Hammock retailers around the world swear by the skill and beauty of the Salvadoran hammock. Companies, such as this Brooklyn-based “design collective,” go to great lengths to procure Salvadoran hammocks over all others.
Salvadoran hammocks are traditionally woven, says Oliva Alvarado, with a vertical weave technique, in which the hammock-in-progress is strung between two vertical poles. Sometimes called a “Maya hammock,” this particular type is rather heavy, due to the quantity of string used in them. The string is thin, and strands cross over each other, rather than knotting at intersections.

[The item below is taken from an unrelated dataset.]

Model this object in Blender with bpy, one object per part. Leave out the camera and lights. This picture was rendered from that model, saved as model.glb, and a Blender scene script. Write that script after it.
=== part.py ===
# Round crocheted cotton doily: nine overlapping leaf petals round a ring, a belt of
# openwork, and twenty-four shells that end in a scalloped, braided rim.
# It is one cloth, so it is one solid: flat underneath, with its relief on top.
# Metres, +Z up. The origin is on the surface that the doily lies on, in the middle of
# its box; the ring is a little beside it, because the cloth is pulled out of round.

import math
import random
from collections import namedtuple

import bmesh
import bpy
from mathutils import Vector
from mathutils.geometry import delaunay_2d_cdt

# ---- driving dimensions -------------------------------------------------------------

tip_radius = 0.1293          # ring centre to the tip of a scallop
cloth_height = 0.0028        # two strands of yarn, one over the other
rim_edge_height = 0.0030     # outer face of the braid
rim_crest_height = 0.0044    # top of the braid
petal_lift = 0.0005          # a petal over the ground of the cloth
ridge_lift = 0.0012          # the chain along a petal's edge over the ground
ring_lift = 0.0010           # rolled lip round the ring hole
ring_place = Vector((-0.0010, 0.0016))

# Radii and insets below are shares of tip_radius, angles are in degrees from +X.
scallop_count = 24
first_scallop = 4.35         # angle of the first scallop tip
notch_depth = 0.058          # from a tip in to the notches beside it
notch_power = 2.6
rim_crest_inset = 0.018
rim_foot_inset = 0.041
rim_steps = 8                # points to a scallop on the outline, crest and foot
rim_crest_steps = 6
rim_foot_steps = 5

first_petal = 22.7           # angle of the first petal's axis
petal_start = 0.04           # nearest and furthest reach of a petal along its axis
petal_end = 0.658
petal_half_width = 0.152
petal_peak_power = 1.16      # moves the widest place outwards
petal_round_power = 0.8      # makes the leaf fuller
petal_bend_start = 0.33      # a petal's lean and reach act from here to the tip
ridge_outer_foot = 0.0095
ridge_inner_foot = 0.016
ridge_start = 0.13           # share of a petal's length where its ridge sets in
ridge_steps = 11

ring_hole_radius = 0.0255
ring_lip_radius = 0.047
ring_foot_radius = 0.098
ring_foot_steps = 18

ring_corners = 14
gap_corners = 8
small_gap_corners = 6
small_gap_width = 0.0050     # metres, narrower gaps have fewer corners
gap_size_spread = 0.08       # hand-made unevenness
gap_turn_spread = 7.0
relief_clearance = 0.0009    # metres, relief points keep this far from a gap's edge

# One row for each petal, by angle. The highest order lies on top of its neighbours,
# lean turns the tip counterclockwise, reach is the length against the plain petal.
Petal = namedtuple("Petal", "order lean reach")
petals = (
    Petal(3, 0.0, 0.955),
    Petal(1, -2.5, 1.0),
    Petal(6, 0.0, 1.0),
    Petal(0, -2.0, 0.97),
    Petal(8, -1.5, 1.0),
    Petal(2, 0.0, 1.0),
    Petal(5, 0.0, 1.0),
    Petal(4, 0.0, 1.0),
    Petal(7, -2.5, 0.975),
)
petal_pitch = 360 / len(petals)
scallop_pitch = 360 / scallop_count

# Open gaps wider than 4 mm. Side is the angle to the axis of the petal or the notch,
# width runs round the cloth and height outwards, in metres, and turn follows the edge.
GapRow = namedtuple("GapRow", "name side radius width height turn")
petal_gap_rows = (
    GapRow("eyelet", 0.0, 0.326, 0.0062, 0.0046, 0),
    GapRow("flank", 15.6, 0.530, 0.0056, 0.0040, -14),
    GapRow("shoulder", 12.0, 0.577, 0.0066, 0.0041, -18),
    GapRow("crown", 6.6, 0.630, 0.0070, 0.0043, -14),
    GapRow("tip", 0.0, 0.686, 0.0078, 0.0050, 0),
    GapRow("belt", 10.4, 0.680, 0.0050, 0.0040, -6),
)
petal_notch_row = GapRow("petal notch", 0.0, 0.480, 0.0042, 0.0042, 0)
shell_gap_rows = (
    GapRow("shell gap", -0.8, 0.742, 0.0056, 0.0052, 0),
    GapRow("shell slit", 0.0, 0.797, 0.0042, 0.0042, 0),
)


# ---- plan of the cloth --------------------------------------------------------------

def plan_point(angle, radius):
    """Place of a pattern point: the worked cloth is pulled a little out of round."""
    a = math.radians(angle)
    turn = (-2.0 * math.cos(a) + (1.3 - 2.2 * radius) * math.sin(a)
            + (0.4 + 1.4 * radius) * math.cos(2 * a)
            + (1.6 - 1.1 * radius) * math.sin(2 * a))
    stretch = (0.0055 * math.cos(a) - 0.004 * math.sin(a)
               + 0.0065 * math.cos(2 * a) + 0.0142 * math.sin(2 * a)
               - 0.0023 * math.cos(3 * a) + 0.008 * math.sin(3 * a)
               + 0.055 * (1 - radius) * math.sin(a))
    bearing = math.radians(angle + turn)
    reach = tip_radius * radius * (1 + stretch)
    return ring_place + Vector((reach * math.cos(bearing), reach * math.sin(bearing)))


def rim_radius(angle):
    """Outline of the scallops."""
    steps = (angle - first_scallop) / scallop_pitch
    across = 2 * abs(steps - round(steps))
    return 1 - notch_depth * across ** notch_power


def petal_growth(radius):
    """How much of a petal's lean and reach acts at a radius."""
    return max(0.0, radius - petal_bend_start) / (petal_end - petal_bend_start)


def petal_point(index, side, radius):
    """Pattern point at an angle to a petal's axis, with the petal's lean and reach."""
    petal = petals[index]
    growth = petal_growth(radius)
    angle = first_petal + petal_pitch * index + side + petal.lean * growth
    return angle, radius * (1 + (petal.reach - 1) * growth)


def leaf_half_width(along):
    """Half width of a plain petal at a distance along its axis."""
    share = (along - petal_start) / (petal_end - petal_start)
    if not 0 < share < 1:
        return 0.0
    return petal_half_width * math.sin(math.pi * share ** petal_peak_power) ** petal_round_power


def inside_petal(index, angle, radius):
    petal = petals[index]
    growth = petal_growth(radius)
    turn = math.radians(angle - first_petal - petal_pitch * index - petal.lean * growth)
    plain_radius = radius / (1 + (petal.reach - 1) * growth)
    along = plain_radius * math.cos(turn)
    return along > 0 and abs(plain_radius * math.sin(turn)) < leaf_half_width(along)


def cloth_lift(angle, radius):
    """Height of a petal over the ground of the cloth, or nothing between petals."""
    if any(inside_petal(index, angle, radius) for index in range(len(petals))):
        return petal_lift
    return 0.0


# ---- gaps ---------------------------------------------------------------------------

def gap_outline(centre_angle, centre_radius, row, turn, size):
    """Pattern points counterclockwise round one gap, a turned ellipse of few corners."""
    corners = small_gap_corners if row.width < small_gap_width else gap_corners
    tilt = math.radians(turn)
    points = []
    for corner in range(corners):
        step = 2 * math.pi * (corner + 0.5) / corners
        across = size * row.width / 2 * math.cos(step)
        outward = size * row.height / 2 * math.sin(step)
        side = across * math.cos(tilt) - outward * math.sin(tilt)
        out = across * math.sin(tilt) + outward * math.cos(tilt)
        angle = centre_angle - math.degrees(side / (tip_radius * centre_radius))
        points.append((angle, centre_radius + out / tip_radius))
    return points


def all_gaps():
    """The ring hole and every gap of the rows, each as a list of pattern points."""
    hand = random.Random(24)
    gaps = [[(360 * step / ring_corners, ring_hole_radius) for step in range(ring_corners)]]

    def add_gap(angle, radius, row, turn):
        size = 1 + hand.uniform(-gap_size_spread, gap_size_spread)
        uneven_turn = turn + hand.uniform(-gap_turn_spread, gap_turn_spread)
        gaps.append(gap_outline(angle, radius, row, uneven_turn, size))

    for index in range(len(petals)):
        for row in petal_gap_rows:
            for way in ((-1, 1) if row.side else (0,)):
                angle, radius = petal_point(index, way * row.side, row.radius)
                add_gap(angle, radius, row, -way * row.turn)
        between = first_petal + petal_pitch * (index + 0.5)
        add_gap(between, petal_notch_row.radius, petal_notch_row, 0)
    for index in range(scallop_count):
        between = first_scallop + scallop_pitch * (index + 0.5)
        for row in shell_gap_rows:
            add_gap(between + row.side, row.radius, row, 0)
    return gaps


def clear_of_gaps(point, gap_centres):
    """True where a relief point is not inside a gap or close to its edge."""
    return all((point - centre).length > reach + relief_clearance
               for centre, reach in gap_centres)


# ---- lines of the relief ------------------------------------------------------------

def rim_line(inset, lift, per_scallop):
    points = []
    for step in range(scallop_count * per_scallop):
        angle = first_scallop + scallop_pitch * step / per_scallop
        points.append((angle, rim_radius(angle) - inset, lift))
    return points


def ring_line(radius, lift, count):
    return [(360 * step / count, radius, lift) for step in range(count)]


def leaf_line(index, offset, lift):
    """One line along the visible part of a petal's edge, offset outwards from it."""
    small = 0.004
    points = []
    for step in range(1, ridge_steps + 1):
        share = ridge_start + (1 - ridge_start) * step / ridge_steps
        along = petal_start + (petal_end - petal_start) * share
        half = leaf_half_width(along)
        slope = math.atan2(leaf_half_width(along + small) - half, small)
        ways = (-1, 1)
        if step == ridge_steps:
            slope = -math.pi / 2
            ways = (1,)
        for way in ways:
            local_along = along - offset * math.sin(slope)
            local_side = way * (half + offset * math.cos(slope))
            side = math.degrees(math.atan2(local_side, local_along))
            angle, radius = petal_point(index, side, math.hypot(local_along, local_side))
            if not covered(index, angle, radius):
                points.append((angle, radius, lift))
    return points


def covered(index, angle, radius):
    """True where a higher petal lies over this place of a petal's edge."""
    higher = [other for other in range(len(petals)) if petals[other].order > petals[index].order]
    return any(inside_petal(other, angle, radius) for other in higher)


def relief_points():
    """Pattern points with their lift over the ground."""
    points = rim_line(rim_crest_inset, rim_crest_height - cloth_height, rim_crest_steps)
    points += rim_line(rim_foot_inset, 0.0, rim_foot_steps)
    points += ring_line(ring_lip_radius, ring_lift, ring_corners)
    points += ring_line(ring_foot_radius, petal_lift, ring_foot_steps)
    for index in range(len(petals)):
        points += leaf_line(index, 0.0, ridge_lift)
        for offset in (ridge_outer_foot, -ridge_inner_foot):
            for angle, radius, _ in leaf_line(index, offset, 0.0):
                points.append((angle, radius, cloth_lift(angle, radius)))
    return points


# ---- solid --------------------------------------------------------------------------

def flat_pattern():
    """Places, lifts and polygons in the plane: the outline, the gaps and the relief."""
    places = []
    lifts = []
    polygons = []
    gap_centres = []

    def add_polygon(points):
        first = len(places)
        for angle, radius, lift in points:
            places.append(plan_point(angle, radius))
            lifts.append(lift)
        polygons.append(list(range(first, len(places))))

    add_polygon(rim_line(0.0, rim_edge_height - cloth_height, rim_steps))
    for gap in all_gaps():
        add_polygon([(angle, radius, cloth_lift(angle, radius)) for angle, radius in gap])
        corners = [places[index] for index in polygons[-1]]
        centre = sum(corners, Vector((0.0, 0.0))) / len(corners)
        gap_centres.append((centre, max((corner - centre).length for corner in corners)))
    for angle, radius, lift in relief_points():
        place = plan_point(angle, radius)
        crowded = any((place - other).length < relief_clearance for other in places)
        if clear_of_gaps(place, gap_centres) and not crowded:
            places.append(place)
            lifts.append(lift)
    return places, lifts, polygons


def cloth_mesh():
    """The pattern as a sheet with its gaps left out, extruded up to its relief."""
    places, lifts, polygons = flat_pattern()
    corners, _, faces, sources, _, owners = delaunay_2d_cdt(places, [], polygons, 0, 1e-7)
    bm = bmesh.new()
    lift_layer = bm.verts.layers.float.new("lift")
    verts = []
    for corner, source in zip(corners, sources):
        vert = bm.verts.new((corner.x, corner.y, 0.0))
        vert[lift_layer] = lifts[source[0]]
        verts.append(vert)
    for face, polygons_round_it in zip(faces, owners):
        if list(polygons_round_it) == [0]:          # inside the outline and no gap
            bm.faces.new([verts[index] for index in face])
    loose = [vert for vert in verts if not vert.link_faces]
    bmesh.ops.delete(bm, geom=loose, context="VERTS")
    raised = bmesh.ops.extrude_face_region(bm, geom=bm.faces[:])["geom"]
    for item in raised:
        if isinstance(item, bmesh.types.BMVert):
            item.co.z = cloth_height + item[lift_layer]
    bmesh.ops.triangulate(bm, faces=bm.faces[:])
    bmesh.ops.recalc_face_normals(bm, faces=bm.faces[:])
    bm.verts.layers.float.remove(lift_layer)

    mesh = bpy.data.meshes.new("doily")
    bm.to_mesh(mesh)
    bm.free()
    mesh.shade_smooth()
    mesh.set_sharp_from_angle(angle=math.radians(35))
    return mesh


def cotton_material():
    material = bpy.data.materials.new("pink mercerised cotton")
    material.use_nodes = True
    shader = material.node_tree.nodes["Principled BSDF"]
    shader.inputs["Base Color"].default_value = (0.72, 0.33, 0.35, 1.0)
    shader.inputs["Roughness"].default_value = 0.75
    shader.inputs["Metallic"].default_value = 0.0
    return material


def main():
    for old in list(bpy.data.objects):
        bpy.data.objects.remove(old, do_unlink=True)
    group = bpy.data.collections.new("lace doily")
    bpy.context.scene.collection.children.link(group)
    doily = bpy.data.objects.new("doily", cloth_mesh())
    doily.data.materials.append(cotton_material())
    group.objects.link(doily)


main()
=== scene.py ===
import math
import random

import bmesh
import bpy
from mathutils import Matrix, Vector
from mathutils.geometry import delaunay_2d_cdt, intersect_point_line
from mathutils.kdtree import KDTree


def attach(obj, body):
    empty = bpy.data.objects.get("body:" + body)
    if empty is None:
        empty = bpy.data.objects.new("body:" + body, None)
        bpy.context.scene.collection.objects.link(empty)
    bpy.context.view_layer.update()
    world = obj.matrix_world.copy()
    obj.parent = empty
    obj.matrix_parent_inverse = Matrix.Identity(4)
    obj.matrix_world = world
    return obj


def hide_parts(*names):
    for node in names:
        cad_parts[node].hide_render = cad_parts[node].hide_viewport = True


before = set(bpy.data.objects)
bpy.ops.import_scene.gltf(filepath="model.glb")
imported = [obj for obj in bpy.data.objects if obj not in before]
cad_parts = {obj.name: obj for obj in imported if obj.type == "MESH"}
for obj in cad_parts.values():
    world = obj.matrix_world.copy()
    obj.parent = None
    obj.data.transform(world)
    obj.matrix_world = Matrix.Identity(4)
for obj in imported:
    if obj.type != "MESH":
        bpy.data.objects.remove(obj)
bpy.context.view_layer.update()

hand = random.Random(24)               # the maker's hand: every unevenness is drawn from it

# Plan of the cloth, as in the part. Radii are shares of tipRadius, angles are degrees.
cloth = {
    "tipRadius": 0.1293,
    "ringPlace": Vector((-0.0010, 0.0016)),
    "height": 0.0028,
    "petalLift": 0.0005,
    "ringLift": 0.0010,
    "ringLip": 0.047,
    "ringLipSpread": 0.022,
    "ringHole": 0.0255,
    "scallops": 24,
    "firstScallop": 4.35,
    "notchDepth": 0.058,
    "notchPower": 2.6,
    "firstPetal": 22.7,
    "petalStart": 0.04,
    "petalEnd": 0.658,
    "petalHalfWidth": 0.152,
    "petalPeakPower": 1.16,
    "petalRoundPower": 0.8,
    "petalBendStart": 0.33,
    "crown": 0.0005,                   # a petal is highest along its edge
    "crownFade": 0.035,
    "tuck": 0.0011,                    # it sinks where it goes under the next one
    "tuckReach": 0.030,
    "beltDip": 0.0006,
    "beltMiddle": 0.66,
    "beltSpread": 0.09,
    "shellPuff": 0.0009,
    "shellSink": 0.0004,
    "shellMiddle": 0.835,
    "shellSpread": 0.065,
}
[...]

They’re also gathered at each end, unlike the more American styles that feature a spreader bar to make hammocks more rectangular and bed-like.
El Salvador exports a lot of textiles, T-shirts especially, but serious hammock-heads—there are forums for them—prize the Salvadoran ones.
Hammock history is complicated. In El Salvador and other countries where the hammock is essential and very old, it has taken centuries to reclaim them as a fundamental symbol and thing of value. For some of those from colder climates, the stereotype of the hammock as a symbol of laziness—staining the people who make and use them when not on vacation—has never really left. The converse, in which the hammock is a symbol of luxury and leisure, is problematic, too. The hammock itself? Just a great idea.